Jiang was targeted for what party leaders called “serious thoughts of bourgeois democracy and freedom.” Under pressure from party officials, his wife was forced to divorce him just one month after their wedding. Also during this dark period, he was run over by a train and lost a leg.
In a recent interview with Caixin, Jiang said he has since then chosen to “both accept and reject” the rightist label.
“To say I accepted was to say that my mind does have deep thoughts of democracy and freedom. From my participation in the student movement and after applying myself as a media major, I had a strong rationale and concepts for striving for democracy and striving for freedom,” he said.
“To say I didn’t accept it was because I’d never understood why socialism would not want to provide democracy and freedom. Why does saying democracy or freedom make one bourgeoisie? Why is striving for democracy and striving for freedom not good?
“I’ve carried these questions until today,” he said, “and I’ll take them to the end of my life.”
How did Jiang endure? “Those who are truly strong are not without tears,” he said. “They run with tears in their eyes.”
In 1978, Jiang returned to academia to specialize in civil and commercial law. He managed the drafting of China’s Civil Law, participated in the formation of the Company Law and Partnership Enterprises Law, served as a leader for groups that drafted the Trust Law and Contract Law, and was a leader of an expert group that drafted the Property Law and Civil Code, which has yet to be completed.
Jiang, who suffers from the aftereffects of a stroke, has been more inclined to express his views in recent years. As a persistent advocate of the rule of law, he’s frequently invited to public speaking events.
In particular when speaking in public, Jiang emphasizes the spirit behind the rule of law, with its limits on public power and protections for private rights.

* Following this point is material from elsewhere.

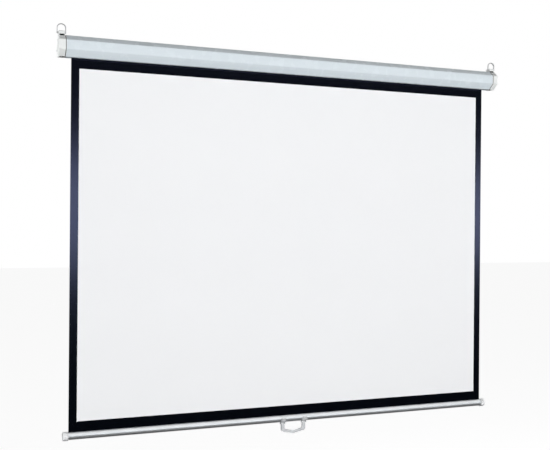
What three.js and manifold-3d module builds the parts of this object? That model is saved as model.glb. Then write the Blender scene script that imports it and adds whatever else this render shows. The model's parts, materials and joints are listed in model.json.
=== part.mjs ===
// Pull-down projector screen: a folded steel casing with a sprung roller, a fabric with
// black borders, a tube along its bottom edge and a swinging pull handle.
// Millimetres, +Z up. +X runs along the casing and the viewer stands on the -Y side.
// The origin is the middle of the casing's flat back, which lies against the wall.

import * as THREE from 'three';
import { mergeVertices } from 'three/addons/utils/BufferGeometryUtils.js';
import Module from 'manifold-3d';

const wasm = await Module();
wasm.setup();

// General clearances and finenesses
const gap = 0.3;               // between pieces that touch
const overrun = 1;             // of a cutting tool past what it cuts
const weldDistance = 0.0005;
const tubeSides = 32;
const pinSides = 16;
const cornerSteps = 4;
const archSteps = 13;          // odd, so that a flat facet tops the arch

// Viewing area (4:3, 84 inches across) and its black borders
const whiteWidth = 1700;
const whiteHeight = 1275;
const sideBorder = 29.5;
const topBorder = 75;          // from the roller's axis to the white area
const bottomBorder = 37.5;     // from the white area to the bottom tube
const sheetThickness = 0.5;
const coatThickness = 0.25;

// Casing: folded sheet steel with a slot below for the fabric
const casingDepth = 76;
const frontFlat = 34;
const upperHeight = 19.5;      // chamfers above and below the front
const upperDepth = 23;
const lowerHeight = 22.5;
const lowerDepth = 26.5;
const upperBackLeg = 19.5;     // 45 degree chamfers at the back
const lowerBackLeg = 19.5;
const casingWall = 1;
const slotAhead = 8;           // slot edge in front of the fabric's middle
const slotBehind = 3.5;
const slotSetback = 3;         // of the slot from the rear chamfer
const lipHeight = 5;           // of the hems turned up along the slot

// End caps: plastic mouldings that plug into the casing
const capLength = 26;
const capEndWall = 3;
const plugLength = 10;
const plugLead = 1;            // tapered start of the plug
const plugWall = 2.5;
const rimWidth = 0.7;          // what the casing's edge butts against
const rimInset = 0.4;
const grooveWidth = 2.4;       // shadow groove beside the casing
const grooveInset = 2.7;
const capEdge = 2;             // chamfer round the outer end
const underOpeningMargin = 1.3; // opening in the cap's underside, from groove and end wall
const underOpeningSetback = 1.5; // behind the lower front fold
const underOpeningWidth = 26;
const footOpeningMargin = 1.5; // opening at the foot of the hanger block, from the groove
const footOpeningReach = 3;    // forwards past the upper front fold
const footOpeningHeight = 5;   // up the front of the block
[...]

“I’ve always thought that if socialism is going to defeat capitalism, it should offer more advantages in freedom or in protecting individual rights. In other words, socialist countries should better protect human rights and should endow people with more freedom.”
Li Shenzhi, a former associate dean of the Chinese Academy of Social Sciences, and economist Wu Jinglian greatly influenced Jiang.
Jiang said Li told him, “You who work with the rule of law will eventually find that the rule of law is inseparable from politics. You cannot get around China’s existing political system.”
Jiang says he’s never forgotten those words. “They led me to be more concerned with the reform of the country’s political system,” he said. “Political reform is the kernel of China’s reform.”
“Li supports a spirit of independence: Don’t surrender to any political pressure. Dare to think independently,” he said. “Wu is a critical spirit: Dare to criticize reality using your own academic conscience.”
Some of Jiang’s important lectures appeared in 2007 in a book entitled I Can Only Cry Out. An anthology of his essays was published the following year in The Cry for Individual Rights.
Jiang said China’s current conditions are more strict and oppressive than in the past. So as a legal scholar with public influence, he said he feels the need to “cry out.”
At a media and law forum in May 2011 at the Great Hall of the People in Beijing, Jiang said news reporting “should have the standard of law as its highest principle. There’s nothing else.
“A bottom line for those working in news is that when public power controls the news, it’s better not to speak than to say anything that violates law, accuracy and conscience,” he said.
Jiang said his dream for China remains “the rule of law for everyone.”
“Our ideal when we were young was to build a democratic, free, strong, and prosperous New China,” he said. “Since reform and opening up (began in 1978), we have again been asked to restore this dream and its true colors.
“I think it is human nature to pursue democracy, freedom and human rights.”
Chen Baocheng is a Caixin staff reporter.